Leave the dough to rise:
- When the dough is supple but not sticky and holds the indentation of your finger when you poke it, it is ready to proof (rise). Cover tightly with cling / beeswax wrap or a bowl lid and leave in a warm part of your kitchen, such as the inside of your (turned-off) oven.
- The dough will rise slowly, but should be puffed and noticeably bigger after about 2 hours rise time, up to about 5 hours.
Shape and proof:
- Preheat the oven to 350°F / 180°C. Line one light-colored baking sheet with parchment or a silicone baking mat.
- Turn out the proofed dough onto a lightly floured surface. Using a bench scraper or a sharp knife, divide the dough in half (for two loaves; for kiddush-sized, see note below).
- Set aside the half you're not working on, then further subdivide the portion in front of you. For a three-strand loaf, cut it into three roughly equal pieces using the bench scraper or knife.

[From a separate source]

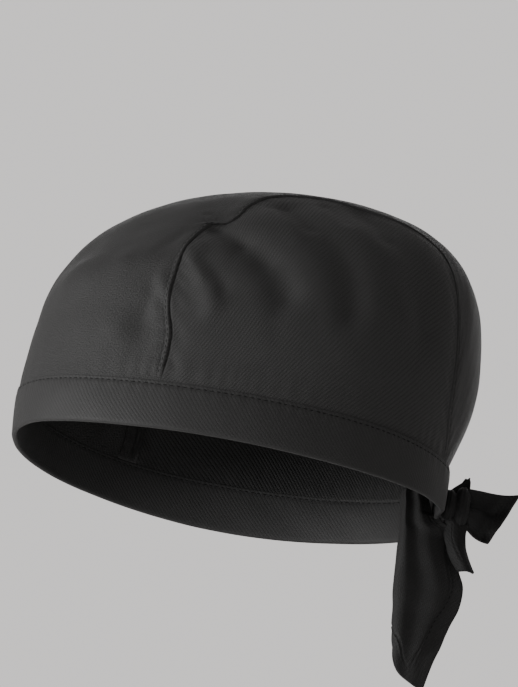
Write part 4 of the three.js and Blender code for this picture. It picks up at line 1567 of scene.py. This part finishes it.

- Roll each of the three lumps of dough into a rope about 1" / 2.5cm thick and 12" / 30cm long and tapered at the ends.
- Lay the three ropes side by side, then bring the tapered ends together and press firmly to join.
- Braid (plait) the rope by bringing the right-hand strand over the middle – the rightmost strand has now become the new middle strand. Next, bring the left-hand strand over this new middle strand. Repeat until you get to the end of the braid.
- Join the ends of the strands together at the bottom and tuck firmly under. Transfer loaves onto the prepared baking sheet, cover with a clean kitchen towel, and leave to proof (rise in its final shape) for half an hour or so.
Bake the challahs:
- In a small bowl, scramble an egg with a teaspoon of water. Brush over the challah. Sprinkle with sesame or poppy seeds, if desired.
- Bake the challah for about 35 minutes, until golden and well risen.